We are to long for God’s kingdom to come on earth, seeking first God’s kingdom of justice above all other kingdoms. We are to forgive others as God forgives us. We are to be characterized by a radical trust in God that shows itself in simplicity, relying on God to give us just what we need just when we need it. We are not to be judgmental of others, and instead to look first to our own sin before we attempt to help others with theirs.

In sum, and in fulfillment of the Law and the Prophets: We are to do to others as we would have them do to us. In fact, it is immediately after this statement—the golden rule—that Jesus speaks of the “narrow gate.”

So do we truly want to follow Jesus’ narrow way?

Then let’s seek first God’s kingdom, not the agenda of any particular nation, or a social or political agenda of our own making. This means…

Let’s long for and strive for God’s justice on earth, a justice in which God provides for the basic needs of both the just and unjust.

Let’s love our enemies; not seeking their harm, even their death, but instead working for peace.

Let’s not be judgmental of others, but let’s turn our scrutiny on ourselves and our own sinful attitudes and words and actions—only then can we help others with their own sin.

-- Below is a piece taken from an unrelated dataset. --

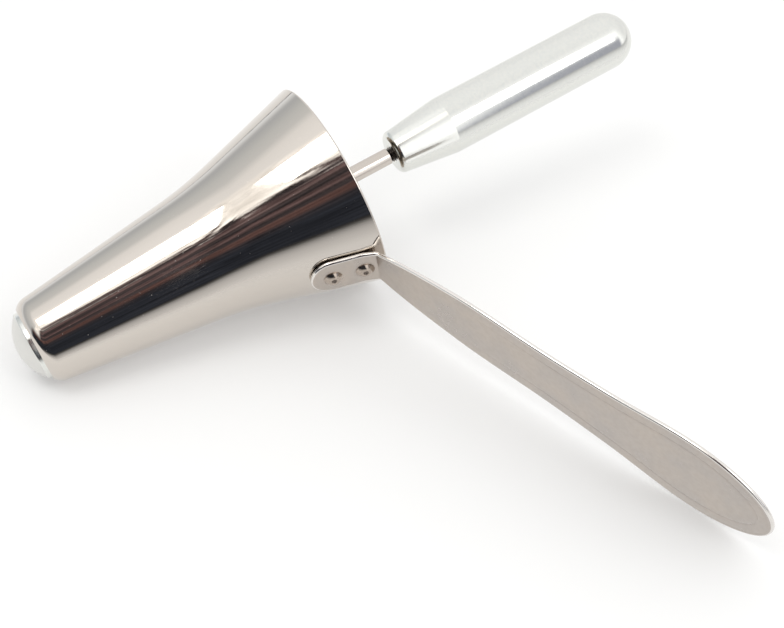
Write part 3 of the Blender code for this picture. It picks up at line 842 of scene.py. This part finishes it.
def make_room():
    """White room with a dark cupboard of red-brown wood in front of the table, seen by every ray but the
    camera's.

    Directions are in degrees: height above the horizon, and bearing round from the cupboard.
    Light levels are written at half strength. The camera sees a plain white background.
    """
    world = bpy.data.worlds.new("white_room")
    bpy.context.scene.world = world
    world.use_nodes = True
    tree = world.node_tree
    tree.nodes.clear()
    height, bearing = look_directions(tree)

    # The corner past the cupboard leans with height, and so do its boards, up to its left side.
    corner = add(tree, "ShaderNodeMath", {0: height, 1: CORNER_LEAN, 2: bearing}, operation="MULTIPLY_ADD")
    before_corner = inside(tree, (corner, *reversed(PAST_CORNER)))
    held = add(tree, "ShaderNodeMath", {0: bearing, 1: BOARDS_FROM}, operation="MAXIMUM")
    level = add(tree, "ShaderNodeMath", {0: held, 1: -CORNER_LEAN, 2: height}, operation="MULTIPLY_ADD")

    # Wood grain and curtain folds share one noise: features 14 degrees long and 2.6 high.
    along = add(tree, "ShaderNodeMath", {0: bearing, 1: 0.07}, operation="MULTIPLY")
    up = add(tree, "ShaderNodeMath", {0: level, 1: 0.38}, operation="MULTIPLY")
    across = add(tree, "ShaderNodeCombineXYZ", {"X": along, "Y": up})
    grain = add(tree, "ShaderNodeTexNoise", {"Vector": across, "Scale": 1, "Detail": 3})

    room = painted(
        tree, white_walls(tree, height, bearing, corner),
        curtain_over(tree, height, bearing, before_corner, grain),
        cupboard_front(tree, height, bearing, before_corner, level, grain),
        table_below(tree, height, bearing))
    lit = add(tree, "ShaderNodeBackground", {"Color": room, "Strength": 2})
    plain = add(tree, "ShaderNodeBackground", {"Color": (1, 1, 1, 1), "Strength": 1})
    path = add(tree, "ShaderNodeLightPath")
    seen = add(tree, "ShaderNodeMixShader", {0: path.outputs["Is Camera Ray"], 1: lit, 2: plain})
    add(tree, "ShaderNodeOutputWorld", {"Surface": seen})


def soft_box(name, azimuth, elevation, distance, width, height, power):
    """Large soft lamp aimed at the instrument; azimuth is counted from +X towards +Y."""
    lamp = bpy.data.lights.new(name, "AREA")
    lamp.shape = "RECTANGLE"
    lamp.size = width
    lamp.size_y = height
    lamp.energy = power
    holder = bpy.data.objects.new(name, lamp)
    bpy.context.collection.objects.link(holder)
    a = math.radians(azimuth)
    e = math.radians(elevation)
    way = Vector((math.cos(a) * math.cos(e), math.sin(a) * math.cos(e), math.sin(e)))
    holder.location = way * distance + Vector(LAMP_TARGET)
    holder.rotation_euler = way.to_track_quat("Z", "Y").to_euler()


def make_camera():
    """Camera at the photograph's place, looking down over the tip."""
    camera = bpy.data.cameras.new("camera")
    camera.lens = CAMERA_LENS
    camera.sensor_width = 36
    camera.clip_start = 0.01
    holder = bpy.data.objects.new("camera", camera)
    bpy.context.collection.objects.link(holder)
    holder.location = CAMERA_PLACE
    holder.rotation_euler = Euler([math.radians(angle) for angle in CAMERA_TURN])
    bpy.context.scene.camera = holder


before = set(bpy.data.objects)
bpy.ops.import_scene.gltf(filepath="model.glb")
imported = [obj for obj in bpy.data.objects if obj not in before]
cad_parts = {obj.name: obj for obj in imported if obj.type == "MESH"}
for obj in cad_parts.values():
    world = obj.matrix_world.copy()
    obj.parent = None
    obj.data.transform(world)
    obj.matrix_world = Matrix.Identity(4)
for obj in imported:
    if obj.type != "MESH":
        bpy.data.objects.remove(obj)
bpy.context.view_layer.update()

mirror = mirror_polished_stainless()
aluminium = turned_aluminium()
make_sleeve(mirror)
make_handle(satin_stainless(), buffed_edge_and_painted_highlight())
rivet_steel = riveted_steel()
dimple_shade = painted_dimple_shade()
make_rivet("foot_rivet_front", RIVET_SETBACK + RIVET_PITCH, "rivet_front", rivet_steel, dimple_shade)
make_rivet("foot_rivet_rear", RIVET_SETBACK, "rivet_rear", rivet_steel, dimple_shade)
make_nose(lapped_aluminium(), aluminium)
make_rod(drawn_steel(), thread_painted_shade())
make_grip(aluminium)

make_table()
make_room()
soft_box("left_soft_box", azimuth=-178, elevation=70, distance=1.0, width=0.4, height=0.3, power=1.4)
soft_box("right_soft_box", azimuth=-70, elevation=45, distance=1.0, width=0.25, height=0.5, power=1.0)
make_camera()
bpy.context.scene.view_settings.view_transform = "Standard"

Let’s be as generous in forgiving others as God is in forgiving us.

Let’s live simply: freeing ourselves of the entanglements of money and power, and trusting in God to meet our needs.

Let’s be salt and light not by drawing attention to ourselves and our pious words but by quietly doing good deeds in the world.

To give another summary idea that might well have been in Jesus’ (or Matthew’s) mind in all this: “Do justice and love mercy and walk humbly with your God” (Micah 6:8).

This way is indeed narrow, and few find it. It’s a hard road, and I stumble often on it. But it’s the way of Gods kingdom, the way to justice and peace and flourishing life for all. It’s the way of Jesus: he has walked this path, and he will walk it with us still.